DataFrame with per-variant case/control counts. Must include columns: “GENE”, “proband_count”, “control_count”, “proband_variant_count”, “control_variant_count”, “proband_allele_count”, “control_allele_count”.

type df:

pd.DataFrame

type cfg:

Dict[str, Any]

param cfg:

Configuration dictionary with keys:

  • “gene_burden_mode”: str

    “samples” or “alleles” indicating the aggregation mode.

  • “correction_method”: str

    “fdr” or “bonferroni” for multiple testing correction.

  • “confidence_interval_method”: str (optional)

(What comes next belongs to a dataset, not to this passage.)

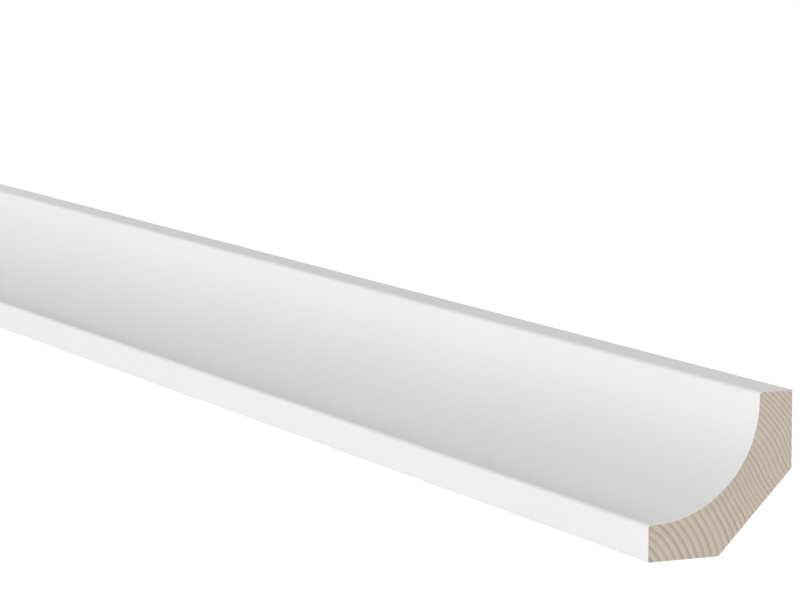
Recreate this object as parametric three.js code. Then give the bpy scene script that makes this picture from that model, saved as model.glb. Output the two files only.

    Method for CI calculation (“normal_approx”), defaults to “normal_approx”.

  • “confidence_interval_alpha”: float (optional)

    Significance level for CI, defaults to 0.05 for a 95% CI.

type cfg:

dict

returns:

A DataFrame with gene-level burden results, including p-values, odds ratios, and confidence intervals.

The output includes:

  • “GENE”

  • “proband_count”, “control_count”

  • Either “proband_variant_count”, “control_variant_count” or “proband_allele_count”, “control_allele_count” depending on mode

  • “raw_p_value”

  • “corrected_p_value”

  • “odds_ratio”

  • “or_ci_lower”

  • “or_ci_upper”

rtype:

pd.DataFrame

Notes

If no fisher_exact test is available, p-values default to 1.0. Confidence intervals now attempt multiple methods and fallback intervals in edge cases (Issue #31).